Modeling code records
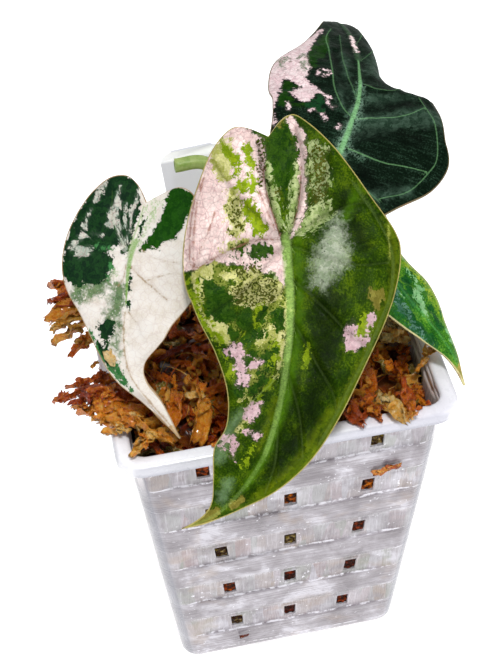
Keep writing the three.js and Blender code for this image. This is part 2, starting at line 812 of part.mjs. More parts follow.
// Strips that hang over the rim, chosen by hand: start, place over the rim's inner edge, end,
// half width and half thickness
const RIM_CHIPS = [
	[ [ - 33, - 31, - 11 ], [ - 43.5, - 28, 3 ], [ - 62, - 19, 3 ], 3.4, 1.6 ],
	[ [ - 33, - 24, - 11 ], [ - 43.5, - 20, 3.4 ], [ - 58, - 12, 4 ], 2.6, 1.4 ],
	[ [ - 33, - 36, - 11 ], [ - 43.5, - 35, 3 ], [ - 57, - 29, 2.6 ], 3.6, 1.6 ],
	[ [ - 28, - 34, - 11 ], [ - 41, - 41, 2.2 ], [ - 50, - 44, 2.4 ], 3, 1.4 ],
	[ [ - 33, 12, - 11 ], [ - 43.5, 12, 3.4 ], [ - 65, 11, 3.4 ], 3.6, 1.6 ],
	[ [ - 33, 18, - 11 ], [ - 43.5, 19, 3.6 ], [ - 63, 21, 4 ], 3.2, 1.5 ],
	[ [ - 33, 6, - 11 ], [ - 43.5, 5, 3 ], [ - 60, 3, 3.2 ], 2.6, 1.4 ],
	[ [ 18, - 33, - 11 ], [ 23, - 43.5, 2.6 ], [ 27, - 50, 2.2 ], 3, 1.4 ],
	[ [ 27, - 33, - 11 ], [ 31, - 43.5, 2.4 ], [ 34, - 48.5, 2 ], 2.8, 1.3 ],
	[ [ 6, - 34, - 11 ], [ 9, - 43.5, 2.4 ], [ 12, - 47.5, 2 ], 2.8, 1.3 ],
	[ [ 33, - 27, - 12 ], [ 43, - 22, 1.8 ], [ 47, - 20, 1.8 ], 1.5, 1 ],
];

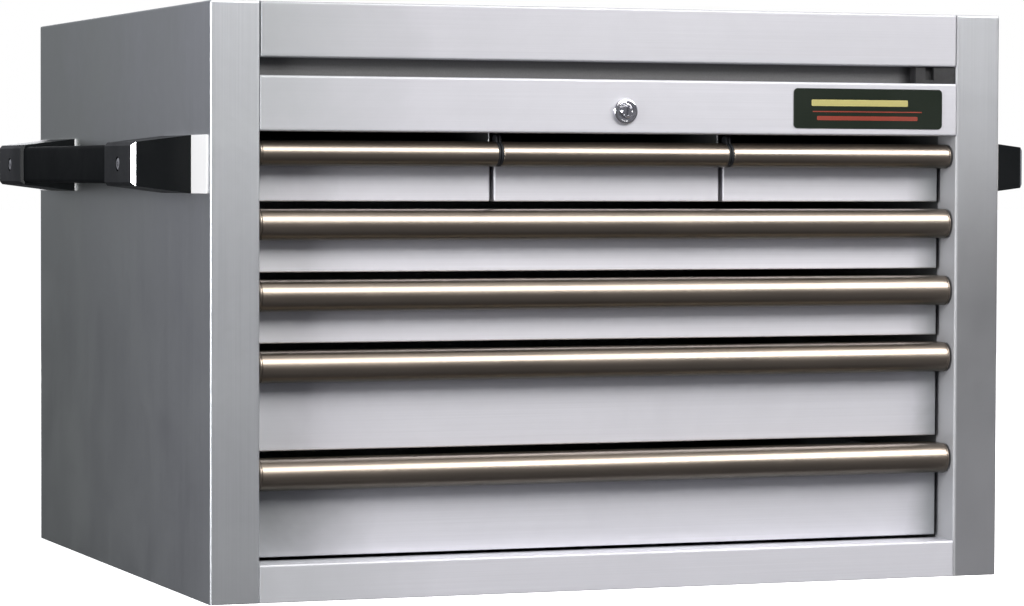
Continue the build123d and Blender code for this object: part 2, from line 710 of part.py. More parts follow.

§ Requirements
Exactly as they are written, print the entries again.

§ Problem solution
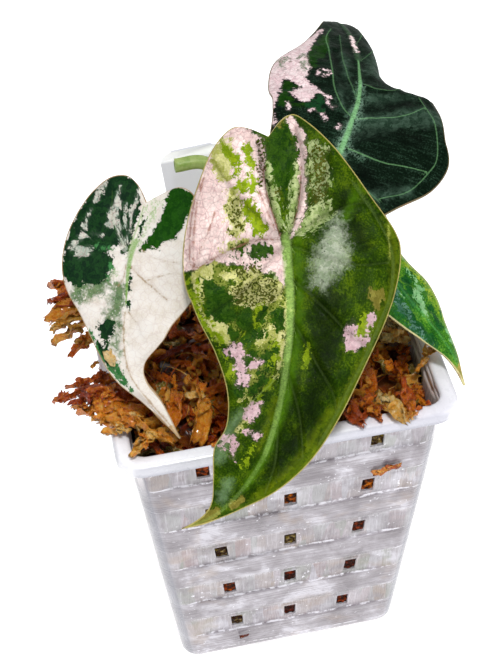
Keep writing the three.js and Blender code for this image. This is part 2, starting at line 812 of part.mjs. More parts follow.
// Strips that hang over the rim, chosen by hand: start, place over the rim's inner edge, end,
// half width and half thickness
const RIM_CHIPS = [
	[ [ - 33, - 31, - 11 ], [ - 43.5, - 28, 3 ], [ - 62, - 19, 3 ], 3.4, 1.6 ],
	[ [ - 33, - 24, - 11 ], [ - 43.5, - 20, 3.4 ], [ - 58, - 12, 4 ], 2.6, 1.4 ],
	[ [ - 33, - 36, - 11 ], [ - 43.5, - 35, 3 ], [ - 57, - 29, 2.6 ], 3.6, 1.6 ],
	[ [ - 28, - 34, - 11 ], [ - 41, - 41, 2.2 ], [ - 50, - 44, 2.4 ], 3, 1.4 ],
	[ [ - 33, 12, - 11 ], [ - 43.5, 12, 3.4 ], [ - 65, 11, 3.4 ], 3.6, 1.6 ],
	[ [ - 33, 18, - 11 ], [ - 43.5, 19, 3.6 ], [ - 63, 21, 4 ], 3.2, 1.5 ],
	[ [ - 33, 6, - 11 ], [ - 43.5, 5, 3 ], [ - 60, 3, 3.2 ], 2.6, 1.4 ],
	[ [ 18, - 33, - 11 ], [ 23, - 43.5, 2.6 ], [ 27, - 50, 2.2 ], 3, 1.4 ],
	[ [ 27, - 33, - 11 ], [ 31, - 43.5, 2.4 ], [ 34, - 48.5, 2 ], 2.8, 1.3 ],
	[ [ 6, - 34, - 11 ], [ 9, - 43.5, 2.4 ], [ 12, - 47.5, 2 ], 2.8, 1.3 ],
	[ [ 33, - 27, - 12 ], [ 43, - 22, 1.8 ], [ 47, - 20, 1.8 ], 1.5, 1 ],
];

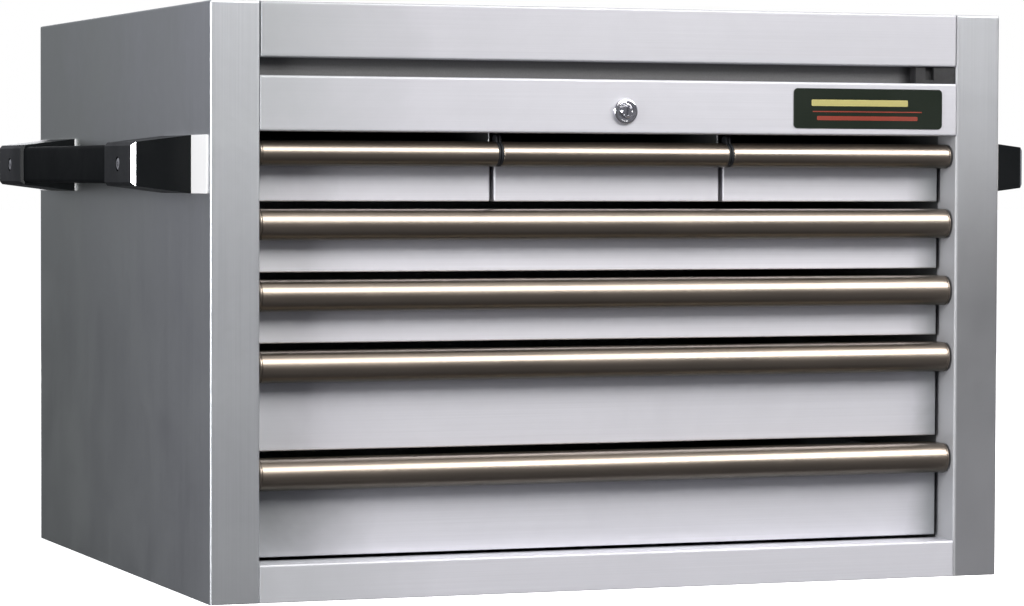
Continue the build123d and Blender code for this object: part 2, from line 710 of part.py. More parts follow.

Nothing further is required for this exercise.